WORK REQUIRED => Among the lines below, keep only those from the one containing "imported = [obj" through the one containing "ROOT_DEPTH = 0.012", and reproduce them exactly.

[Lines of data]
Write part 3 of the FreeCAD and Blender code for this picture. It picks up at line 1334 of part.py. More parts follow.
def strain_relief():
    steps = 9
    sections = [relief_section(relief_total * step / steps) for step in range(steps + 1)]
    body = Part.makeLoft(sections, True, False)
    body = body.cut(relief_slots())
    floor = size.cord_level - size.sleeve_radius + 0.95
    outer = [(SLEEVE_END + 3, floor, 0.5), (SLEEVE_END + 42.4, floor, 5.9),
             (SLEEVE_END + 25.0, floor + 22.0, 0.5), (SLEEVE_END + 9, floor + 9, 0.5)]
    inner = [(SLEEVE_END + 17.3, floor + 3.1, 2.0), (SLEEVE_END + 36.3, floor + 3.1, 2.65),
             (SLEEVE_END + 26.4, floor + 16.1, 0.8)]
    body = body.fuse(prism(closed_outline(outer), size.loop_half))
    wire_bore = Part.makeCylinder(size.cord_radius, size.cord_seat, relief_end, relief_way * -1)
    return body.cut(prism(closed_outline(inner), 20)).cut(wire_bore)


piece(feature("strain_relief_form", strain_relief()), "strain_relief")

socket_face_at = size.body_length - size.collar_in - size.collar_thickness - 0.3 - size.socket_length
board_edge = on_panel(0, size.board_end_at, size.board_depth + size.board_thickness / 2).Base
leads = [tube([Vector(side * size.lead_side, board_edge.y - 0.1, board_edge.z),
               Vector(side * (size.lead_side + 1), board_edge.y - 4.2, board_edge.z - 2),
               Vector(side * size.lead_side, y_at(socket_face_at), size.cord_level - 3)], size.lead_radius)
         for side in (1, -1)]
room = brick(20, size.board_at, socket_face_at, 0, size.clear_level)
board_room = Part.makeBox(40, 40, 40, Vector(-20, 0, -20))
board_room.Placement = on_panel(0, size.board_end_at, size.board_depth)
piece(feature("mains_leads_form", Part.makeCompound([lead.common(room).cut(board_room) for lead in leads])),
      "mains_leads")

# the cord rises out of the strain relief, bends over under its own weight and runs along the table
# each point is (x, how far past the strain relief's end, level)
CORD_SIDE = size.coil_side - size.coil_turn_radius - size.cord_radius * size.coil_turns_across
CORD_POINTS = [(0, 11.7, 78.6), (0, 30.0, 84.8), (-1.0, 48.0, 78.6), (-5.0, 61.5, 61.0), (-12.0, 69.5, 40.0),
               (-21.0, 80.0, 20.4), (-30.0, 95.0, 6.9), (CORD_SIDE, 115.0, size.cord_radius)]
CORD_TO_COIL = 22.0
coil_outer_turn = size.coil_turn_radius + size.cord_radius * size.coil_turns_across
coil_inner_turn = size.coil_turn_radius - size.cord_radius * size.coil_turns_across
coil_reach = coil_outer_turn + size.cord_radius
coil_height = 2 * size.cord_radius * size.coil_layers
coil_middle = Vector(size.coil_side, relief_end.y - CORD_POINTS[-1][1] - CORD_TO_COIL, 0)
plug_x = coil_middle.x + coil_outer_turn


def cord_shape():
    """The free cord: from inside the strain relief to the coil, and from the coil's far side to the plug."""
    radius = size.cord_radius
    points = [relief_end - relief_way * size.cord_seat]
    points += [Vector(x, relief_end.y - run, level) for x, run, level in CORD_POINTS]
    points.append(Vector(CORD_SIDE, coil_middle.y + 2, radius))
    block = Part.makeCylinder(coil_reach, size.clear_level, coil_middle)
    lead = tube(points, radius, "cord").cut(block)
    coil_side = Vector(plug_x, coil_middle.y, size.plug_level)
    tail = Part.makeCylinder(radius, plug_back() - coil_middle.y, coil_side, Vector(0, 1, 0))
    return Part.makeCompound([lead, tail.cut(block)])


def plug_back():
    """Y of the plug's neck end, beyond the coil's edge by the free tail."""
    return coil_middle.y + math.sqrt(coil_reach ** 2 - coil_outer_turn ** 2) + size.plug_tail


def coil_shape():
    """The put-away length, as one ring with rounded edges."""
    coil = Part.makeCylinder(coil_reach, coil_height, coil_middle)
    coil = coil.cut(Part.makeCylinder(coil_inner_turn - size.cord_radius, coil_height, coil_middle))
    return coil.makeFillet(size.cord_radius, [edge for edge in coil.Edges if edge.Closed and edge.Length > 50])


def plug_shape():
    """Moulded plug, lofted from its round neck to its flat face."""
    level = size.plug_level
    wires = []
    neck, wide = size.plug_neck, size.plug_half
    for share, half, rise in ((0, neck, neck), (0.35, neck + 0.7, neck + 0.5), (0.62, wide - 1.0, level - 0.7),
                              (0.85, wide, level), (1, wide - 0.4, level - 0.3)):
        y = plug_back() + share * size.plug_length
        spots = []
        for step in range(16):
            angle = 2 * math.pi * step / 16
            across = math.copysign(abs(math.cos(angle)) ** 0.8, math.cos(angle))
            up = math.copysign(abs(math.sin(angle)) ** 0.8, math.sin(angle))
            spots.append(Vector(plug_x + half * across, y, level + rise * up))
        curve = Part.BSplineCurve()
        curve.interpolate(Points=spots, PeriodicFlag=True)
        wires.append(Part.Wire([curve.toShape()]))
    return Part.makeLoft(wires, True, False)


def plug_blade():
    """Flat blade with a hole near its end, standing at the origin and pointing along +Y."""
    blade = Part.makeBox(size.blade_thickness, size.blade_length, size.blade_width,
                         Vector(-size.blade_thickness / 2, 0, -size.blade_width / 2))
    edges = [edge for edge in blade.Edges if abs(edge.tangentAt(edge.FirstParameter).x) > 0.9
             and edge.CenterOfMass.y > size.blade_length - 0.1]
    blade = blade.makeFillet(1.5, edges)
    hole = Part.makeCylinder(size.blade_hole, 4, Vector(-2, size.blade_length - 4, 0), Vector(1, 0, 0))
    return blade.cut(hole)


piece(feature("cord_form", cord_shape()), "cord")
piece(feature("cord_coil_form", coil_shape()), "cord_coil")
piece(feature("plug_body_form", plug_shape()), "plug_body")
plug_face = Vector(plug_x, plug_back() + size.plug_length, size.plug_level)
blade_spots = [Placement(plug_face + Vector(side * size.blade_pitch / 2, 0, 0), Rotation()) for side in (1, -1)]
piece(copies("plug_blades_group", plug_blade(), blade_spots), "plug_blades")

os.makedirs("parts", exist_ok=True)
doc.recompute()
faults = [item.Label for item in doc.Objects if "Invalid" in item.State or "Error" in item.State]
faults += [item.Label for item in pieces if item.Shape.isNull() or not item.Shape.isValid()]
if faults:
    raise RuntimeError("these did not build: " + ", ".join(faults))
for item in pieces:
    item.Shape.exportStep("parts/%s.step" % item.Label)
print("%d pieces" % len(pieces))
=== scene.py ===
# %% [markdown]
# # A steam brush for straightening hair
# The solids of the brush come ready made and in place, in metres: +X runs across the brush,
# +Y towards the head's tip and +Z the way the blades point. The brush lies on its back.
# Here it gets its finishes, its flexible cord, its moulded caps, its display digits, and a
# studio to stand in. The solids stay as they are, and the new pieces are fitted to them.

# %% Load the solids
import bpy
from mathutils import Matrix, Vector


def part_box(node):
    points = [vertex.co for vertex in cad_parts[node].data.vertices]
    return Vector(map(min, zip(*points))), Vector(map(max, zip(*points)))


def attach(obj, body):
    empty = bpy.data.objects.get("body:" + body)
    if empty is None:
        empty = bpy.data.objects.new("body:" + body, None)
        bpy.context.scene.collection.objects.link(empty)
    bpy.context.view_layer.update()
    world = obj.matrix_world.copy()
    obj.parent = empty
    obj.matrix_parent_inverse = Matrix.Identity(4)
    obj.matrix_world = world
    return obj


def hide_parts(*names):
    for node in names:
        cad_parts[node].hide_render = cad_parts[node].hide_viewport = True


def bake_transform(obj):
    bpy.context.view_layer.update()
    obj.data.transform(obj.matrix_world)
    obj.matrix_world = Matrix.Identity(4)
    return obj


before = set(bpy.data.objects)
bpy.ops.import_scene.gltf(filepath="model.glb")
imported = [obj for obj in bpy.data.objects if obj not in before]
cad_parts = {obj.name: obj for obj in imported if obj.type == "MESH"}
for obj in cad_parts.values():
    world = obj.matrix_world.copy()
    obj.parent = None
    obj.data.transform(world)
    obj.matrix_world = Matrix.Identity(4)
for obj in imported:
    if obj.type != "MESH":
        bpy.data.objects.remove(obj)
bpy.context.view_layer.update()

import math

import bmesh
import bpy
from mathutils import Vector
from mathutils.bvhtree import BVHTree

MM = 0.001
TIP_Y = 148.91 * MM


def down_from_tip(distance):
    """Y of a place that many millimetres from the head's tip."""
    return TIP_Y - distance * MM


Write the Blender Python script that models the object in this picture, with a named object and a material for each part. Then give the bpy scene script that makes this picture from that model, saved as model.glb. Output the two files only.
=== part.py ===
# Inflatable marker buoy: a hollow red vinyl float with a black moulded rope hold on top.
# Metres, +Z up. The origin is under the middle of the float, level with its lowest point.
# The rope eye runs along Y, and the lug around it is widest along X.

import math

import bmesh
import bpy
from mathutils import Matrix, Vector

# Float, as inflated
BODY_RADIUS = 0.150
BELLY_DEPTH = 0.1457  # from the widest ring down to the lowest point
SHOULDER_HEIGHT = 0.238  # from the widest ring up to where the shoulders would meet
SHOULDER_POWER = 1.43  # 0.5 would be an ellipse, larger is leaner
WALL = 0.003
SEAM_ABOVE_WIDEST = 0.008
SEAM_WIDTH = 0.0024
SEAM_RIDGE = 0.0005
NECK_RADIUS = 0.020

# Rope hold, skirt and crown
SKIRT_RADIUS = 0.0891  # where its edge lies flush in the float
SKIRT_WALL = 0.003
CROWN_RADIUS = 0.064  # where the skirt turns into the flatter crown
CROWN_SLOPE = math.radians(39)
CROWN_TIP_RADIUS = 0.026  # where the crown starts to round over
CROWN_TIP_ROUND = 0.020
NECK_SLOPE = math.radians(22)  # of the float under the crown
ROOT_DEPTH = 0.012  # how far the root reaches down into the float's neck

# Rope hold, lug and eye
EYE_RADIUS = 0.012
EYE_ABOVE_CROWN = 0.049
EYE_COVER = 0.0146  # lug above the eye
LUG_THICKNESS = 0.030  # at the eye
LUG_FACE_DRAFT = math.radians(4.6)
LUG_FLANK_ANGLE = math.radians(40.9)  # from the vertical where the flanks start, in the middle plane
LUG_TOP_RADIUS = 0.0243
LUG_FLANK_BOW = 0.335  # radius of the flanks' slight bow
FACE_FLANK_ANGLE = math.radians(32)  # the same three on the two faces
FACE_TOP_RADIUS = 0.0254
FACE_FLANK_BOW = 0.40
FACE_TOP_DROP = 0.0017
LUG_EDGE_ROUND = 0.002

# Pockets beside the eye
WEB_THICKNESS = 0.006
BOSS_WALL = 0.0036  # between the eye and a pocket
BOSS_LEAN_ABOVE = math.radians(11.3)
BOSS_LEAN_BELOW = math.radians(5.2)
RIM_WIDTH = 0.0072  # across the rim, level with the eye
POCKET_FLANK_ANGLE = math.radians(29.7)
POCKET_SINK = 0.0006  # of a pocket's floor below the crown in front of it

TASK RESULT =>
imported = [obj for obj in bpy.data.objects if obj not in before]
cad_parts = {obj.name: obj for obj in imported if obj.type == "MESH"}
for obj in cad_parts.values():
    world = obj.matrix_world.copy()
    obj.parent = None
    obj.data.transform(world)
    obj.matrix_world = Matrix.Identity(4)
for obj in imported:
    if obj.type != "MESH":
        bpy.data.objects.remove(obj)
bpy.context.view_layer.update()

import math

import bmesh
import bpy
from mathutils import Vector
from mathutils.bvhtree import BVHTree

MM = 0.001
TIP_Y = 148.91 * MM


def down_from_tip(distance):
    """Y of a place that many millimetres from the head's tip."""
    return TIP_Y - distance * MM


Write the Blender Python script that models the object in this picture, with a named object and a material for each part. Then give the bpy scene script that makes this picture from that model, saved as model.glb. Output the two files only.
=== part.py ===
# Inflatable marker buoy: a hollow red vinyl float with a black moulded rope hold on top.
# Metres, +Z up. The origin is under the middle of the float, level with its lowest point.
# The rope eye runs along Y, and the lug around it is widest along X.

import math

import bmesh
import bpy
from mathutils import Matrix, Vector

# Float, as inflated
BODY_RADIUS = 0.150
BELLY_DEPTH = 0.1457  # from the widest ring down to the lowest point
SHOULDER_HEIGHT = 0.238  # from the widest ring up to where the shoulders would meet
SHOULDER_POWER = 1.43  # 0.5 would be an ellipse, larger is leaner
WALL = 0.003
SEAM_ABOVE_WIDEST = 0.008
SEAM_WIDTH = 0.0024
SEAM_RIDGE = 0.0005
NECK_RADIUS = 0.020

# Rope hold, skirt and crown
SKIRT_RADIUS = 0.0891  # where its edge lies flush in the float
SKIRT_WALL = 0.003
CROWN_RADIUS = 0.064  # where the skirt turns into the flatter crown
CROWN_SLOPE = math.radians(39)
CROWN_TIP_RADIUS = 0.026  # where the crown starts to round over
CROWN_TIP_ROUND = 0.020
NECK_SLOPE = math.radians(22)  # of the float under the crown
ROOT_DEPTH = 0.012  # how far the root reaches down into the float's neck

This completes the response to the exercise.